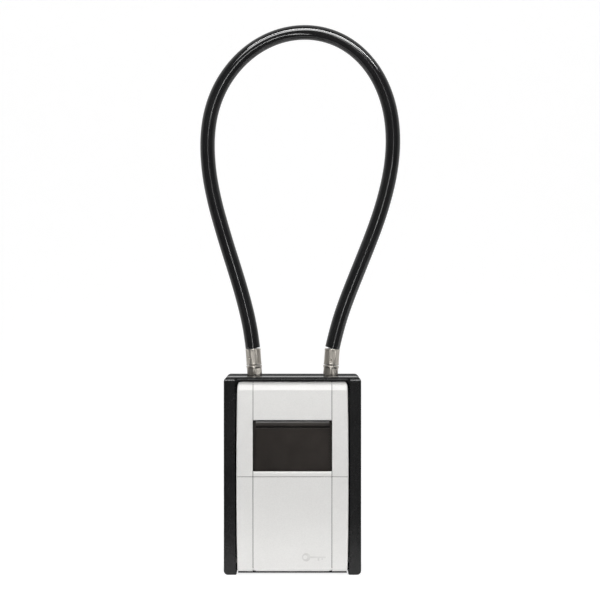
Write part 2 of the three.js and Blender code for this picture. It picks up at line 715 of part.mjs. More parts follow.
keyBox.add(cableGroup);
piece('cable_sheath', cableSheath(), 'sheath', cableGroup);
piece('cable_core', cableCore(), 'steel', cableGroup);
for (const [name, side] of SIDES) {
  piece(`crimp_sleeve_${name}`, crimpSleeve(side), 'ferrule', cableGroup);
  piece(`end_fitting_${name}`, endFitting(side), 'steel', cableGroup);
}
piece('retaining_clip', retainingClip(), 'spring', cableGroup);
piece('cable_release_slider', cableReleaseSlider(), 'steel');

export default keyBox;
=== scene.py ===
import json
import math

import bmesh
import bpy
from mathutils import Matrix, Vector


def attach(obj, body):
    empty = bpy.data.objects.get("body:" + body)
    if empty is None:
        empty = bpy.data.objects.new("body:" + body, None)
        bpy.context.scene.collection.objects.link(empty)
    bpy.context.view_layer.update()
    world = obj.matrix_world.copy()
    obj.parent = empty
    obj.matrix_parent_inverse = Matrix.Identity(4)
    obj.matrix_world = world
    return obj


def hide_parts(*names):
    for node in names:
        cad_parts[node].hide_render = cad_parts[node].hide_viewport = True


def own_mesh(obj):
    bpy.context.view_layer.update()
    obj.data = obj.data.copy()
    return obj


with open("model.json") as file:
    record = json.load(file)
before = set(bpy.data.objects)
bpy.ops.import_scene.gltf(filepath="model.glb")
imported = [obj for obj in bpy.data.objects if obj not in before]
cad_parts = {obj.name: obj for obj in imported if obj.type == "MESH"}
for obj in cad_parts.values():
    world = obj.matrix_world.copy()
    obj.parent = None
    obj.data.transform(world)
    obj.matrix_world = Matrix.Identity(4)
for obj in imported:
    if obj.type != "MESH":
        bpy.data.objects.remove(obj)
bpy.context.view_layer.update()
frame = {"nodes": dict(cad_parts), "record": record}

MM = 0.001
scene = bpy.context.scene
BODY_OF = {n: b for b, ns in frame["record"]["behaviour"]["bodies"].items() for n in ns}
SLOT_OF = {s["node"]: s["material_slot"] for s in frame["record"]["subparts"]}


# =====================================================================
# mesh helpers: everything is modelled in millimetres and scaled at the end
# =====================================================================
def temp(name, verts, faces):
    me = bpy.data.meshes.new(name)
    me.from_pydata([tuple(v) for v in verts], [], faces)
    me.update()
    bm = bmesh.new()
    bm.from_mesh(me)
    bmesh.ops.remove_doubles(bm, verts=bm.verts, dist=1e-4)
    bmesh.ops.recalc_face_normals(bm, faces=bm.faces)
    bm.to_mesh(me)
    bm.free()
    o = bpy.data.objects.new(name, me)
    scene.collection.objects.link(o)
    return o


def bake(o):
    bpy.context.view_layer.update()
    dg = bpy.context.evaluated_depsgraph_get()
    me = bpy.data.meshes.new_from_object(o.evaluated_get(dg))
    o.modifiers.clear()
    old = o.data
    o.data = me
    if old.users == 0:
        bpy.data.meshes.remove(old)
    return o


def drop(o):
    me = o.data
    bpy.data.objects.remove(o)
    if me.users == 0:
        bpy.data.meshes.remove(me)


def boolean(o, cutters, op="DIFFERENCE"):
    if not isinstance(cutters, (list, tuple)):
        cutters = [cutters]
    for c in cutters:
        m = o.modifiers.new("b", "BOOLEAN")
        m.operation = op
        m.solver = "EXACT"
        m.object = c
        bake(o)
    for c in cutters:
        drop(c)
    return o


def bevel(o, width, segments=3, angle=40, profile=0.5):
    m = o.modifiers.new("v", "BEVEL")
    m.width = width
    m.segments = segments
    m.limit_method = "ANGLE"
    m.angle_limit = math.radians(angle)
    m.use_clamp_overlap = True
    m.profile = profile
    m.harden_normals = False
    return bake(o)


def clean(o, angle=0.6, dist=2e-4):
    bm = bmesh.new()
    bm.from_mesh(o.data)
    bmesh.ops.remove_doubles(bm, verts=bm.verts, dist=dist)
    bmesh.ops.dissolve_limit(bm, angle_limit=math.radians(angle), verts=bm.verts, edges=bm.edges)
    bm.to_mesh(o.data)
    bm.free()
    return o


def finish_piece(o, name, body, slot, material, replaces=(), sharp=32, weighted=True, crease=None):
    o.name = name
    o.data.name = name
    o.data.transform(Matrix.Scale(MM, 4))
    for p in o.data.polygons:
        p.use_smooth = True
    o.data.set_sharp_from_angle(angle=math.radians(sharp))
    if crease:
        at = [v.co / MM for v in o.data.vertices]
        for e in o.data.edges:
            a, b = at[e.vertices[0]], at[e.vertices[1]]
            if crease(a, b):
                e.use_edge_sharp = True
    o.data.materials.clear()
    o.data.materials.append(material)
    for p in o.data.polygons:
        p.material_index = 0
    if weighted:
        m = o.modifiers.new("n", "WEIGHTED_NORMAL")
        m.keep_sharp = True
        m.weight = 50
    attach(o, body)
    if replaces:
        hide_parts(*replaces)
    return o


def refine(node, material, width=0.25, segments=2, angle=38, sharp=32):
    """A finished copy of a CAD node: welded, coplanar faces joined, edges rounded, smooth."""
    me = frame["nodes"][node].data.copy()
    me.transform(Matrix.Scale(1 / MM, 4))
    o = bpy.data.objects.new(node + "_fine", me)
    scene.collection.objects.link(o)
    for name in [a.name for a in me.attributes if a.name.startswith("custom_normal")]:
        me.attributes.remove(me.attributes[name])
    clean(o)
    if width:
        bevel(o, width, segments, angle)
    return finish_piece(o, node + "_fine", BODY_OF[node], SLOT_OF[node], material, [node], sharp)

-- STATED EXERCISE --
Each line holding "copy" must be found and copied.

-- EXERCISE RESULT --
    world = obj.matrix_world.copy()
    obj.data = obj.data.copy()
    world = obj.matrix_world.copy()
    """A finished copy of a CAD node: welded, coplanar faces joined, edges rounded, smooth."""
    me = frame["nodes"][node].data.copy()